_Description of the task_
Would you restate all the data that follows, word for word?

══ Data to use

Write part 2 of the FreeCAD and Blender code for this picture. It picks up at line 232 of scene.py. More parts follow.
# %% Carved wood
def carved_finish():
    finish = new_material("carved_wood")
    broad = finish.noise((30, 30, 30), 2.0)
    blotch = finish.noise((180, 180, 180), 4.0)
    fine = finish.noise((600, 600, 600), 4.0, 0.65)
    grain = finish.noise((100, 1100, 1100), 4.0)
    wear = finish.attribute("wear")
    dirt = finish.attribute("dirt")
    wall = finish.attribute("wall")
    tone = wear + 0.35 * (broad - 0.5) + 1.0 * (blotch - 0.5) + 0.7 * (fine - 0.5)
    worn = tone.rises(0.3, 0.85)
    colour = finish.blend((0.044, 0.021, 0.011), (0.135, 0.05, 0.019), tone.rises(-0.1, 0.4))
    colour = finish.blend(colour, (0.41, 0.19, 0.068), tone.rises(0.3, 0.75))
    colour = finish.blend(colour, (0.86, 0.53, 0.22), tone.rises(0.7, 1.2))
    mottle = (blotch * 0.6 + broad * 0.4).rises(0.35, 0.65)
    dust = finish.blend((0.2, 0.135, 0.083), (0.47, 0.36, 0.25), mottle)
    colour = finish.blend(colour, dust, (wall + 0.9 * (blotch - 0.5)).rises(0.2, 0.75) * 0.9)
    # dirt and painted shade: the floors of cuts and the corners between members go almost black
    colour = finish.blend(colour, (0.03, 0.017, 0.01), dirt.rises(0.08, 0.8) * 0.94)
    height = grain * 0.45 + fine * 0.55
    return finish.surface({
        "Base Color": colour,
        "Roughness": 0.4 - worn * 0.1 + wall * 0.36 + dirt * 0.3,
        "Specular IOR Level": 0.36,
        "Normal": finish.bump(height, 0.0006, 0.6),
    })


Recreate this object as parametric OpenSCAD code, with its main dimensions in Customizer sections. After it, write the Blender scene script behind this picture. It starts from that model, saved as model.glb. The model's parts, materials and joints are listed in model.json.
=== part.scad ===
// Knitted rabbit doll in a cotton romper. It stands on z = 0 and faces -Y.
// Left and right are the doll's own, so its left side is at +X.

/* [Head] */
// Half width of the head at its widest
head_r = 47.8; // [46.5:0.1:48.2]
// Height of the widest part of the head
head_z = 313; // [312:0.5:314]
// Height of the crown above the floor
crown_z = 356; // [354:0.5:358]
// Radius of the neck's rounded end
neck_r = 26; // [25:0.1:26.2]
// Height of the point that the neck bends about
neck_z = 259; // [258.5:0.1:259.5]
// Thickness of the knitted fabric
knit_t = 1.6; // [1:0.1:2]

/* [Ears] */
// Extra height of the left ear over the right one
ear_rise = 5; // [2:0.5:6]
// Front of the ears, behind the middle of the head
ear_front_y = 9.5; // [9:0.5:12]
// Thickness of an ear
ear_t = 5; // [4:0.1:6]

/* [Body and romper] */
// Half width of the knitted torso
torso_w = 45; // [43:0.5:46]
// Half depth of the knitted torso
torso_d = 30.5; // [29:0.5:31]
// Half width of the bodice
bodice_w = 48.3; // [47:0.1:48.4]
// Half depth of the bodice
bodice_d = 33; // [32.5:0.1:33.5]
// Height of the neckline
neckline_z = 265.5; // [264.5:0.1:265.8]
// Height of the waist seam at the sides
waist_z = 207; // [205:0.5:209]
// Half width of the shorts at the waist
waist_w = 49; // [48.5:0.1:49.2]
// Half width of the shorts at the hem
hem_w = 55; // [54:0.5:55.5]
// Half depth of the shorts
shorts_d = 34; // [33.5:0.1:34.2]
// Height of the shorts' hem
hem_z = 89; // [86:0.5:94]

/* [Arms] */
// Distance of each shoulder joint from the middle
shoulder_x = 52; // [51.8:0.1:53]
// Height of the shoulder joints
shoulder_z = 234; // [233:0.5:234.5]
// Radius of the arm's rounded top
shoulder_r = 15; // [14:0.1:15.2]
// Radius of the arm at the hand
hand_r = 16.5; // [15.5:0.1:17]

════

_Solution_
Write part 2 of the FreeCAD and Blender code for this picture. It picks up at line 232 of scene.py. More parts follow.
# %% Carved wood
def carved_finish():
    finish = new_material("carved_wood")
    broad = finish.noise((30, 30, 30), 2.0)
    blotch = finish.noise((180, 180, 180), 4.0)
    fine = finish.noise((600, 600, 600), 4.0, 0.65)
    grain = finish.noise((100, 1100, 1100), 4.0)
    wear = finish.attribute("wear")
    dirt = finish.attribute("dirt")
    wall = finish.attribute("wall")
    tone = wear + 0.35 * (broad - 0.5) + 1.0 * (blotch - 0.5) + 0.7 * (fine - 0.5)
    worn = tone.rises(0.3, 0.85)
    colour = finish.blend((0.044, 0.021, 0.011), (0.135, 0.05, 0.019), tone.rises(-0.1, 0.4))
    colour = finish.blend(colour, (0.41, 0.19, 0.068), tone.rises(0.3, 0.75))
    colour = finish.blend(colour, (0.86, 0.53, 0.22), tone.rises(0.7, 1.2))
    mottle = (blotch * 0.6 + broad * 0.4).rises(0.35, 0.65)
    dust = finish.blend((0.2, 0.135, 0.083), (0.47, 0.36, 0.25), mottle)
    colour = finish.blend(colour, dust, (wall + 0.9 * (blotch - 0.5)).rises(0.2, 0.75) * 0.9)
    # dirt and painted shade: the floors of cuts and the corners between members go almost black
    colour = finish.blend(colour, (0.03, 0.017, 0.01), dirt.rises(0.08, 0.8) * 0.94)
    height = grain * 0.45 + fine * 0.55
    return finish.surface({
        "Base Color": colour,
        "Roughness": 0.4 - worn * 0.1 + wall * 0.36 + dirt * 0.3,
        "Specular IOR Level": 0.36,
        "Normal": finish.bump(height, 0.0006, 0.6),
    })


Recreate this object as parametric OpenSCAD code, with its main dimensions in Customizer sections. After it, write the Blender scene script behind this picture. It starts from that model, saved as model.glb. The model's parts, materials and joints are listed in model.json.
=== part.scad ===
// Knitted rabbit doll in a cotton romper. It stands on z = 0 and faces -Y.
// Left and right are the doll's own, so its left side is at +X.

/* [Head] */
// Half width of the head at its widest
head_r = 47.8; // [46.5:0.1:48.2]
// Height of the widest part of the head
head_z = 313; // [312:0.5:314]
// Height of the crown above the floor
crown_z = 356; // [354:0.5:358]
// Radius of the neck's rounded end
neck_r = 26; // [25:0.1:26.2]
// Height of the point that the neck bends about
neck_z = 259; // [258.5:0.1:259.5]
// Thickness of the knitted fabric
knit_t = 1.6; // [1:0.1:2]

/* [Ears] */
// Extra height of the left ear over the right one
ear_rise = 5; // [2:0.5:6]
// Front of the ears, behind the middle of the head
ear_front_y = 9.5; // [9:0.5:12]
// Thickness of an ear
ear_t = 5; // [4:0.1:6]

/* [Body and romper] */
// Half width of the knitted torso
torso_w = 45; // [43:0.5:46]
// Half depth of the knitted torso
torso_d = 30.5; // [29:0.5:31]
// Half width of the bodice
bodice_w = 48.3; // [47:0.1:48.4]
// Half depth of the bodice
bodice_d = 33; // [32.5:0.1:33.5]
// Height of the neckline
neckline_z = 265.5; // [264.5:0.1:265.8]
// Height of the waist seam at the sides
waist_z = 207; // [205:0.5:209]
// Half width of the shorts at the waist
waist_w = 49; // [48.5:0.1:49.2]
// Half width of the shorts at the hem
hem_w = 55; // [54:0.5:55.5]
// Half depth of the shorts
shorts_d = 34; // [33.5:0.1:34.2]
// Height of the shorts' hem
hem_z = 89; // [86:0.5:94]

/* [Arms] */
// Distance of each shoulder joint from the middle
shoulder_x = 52; // [51.8:0.1:53]
// Height of the shoulder joints
shoulder_z = 234; // [233:0.5:234.5]
// Radius of the arm's rounded top
shoulder_r = 15; // [14:0.1:15.2]
// Radius of the arm at the hand
hand_r = 16.5; // [15.5:0.1:17]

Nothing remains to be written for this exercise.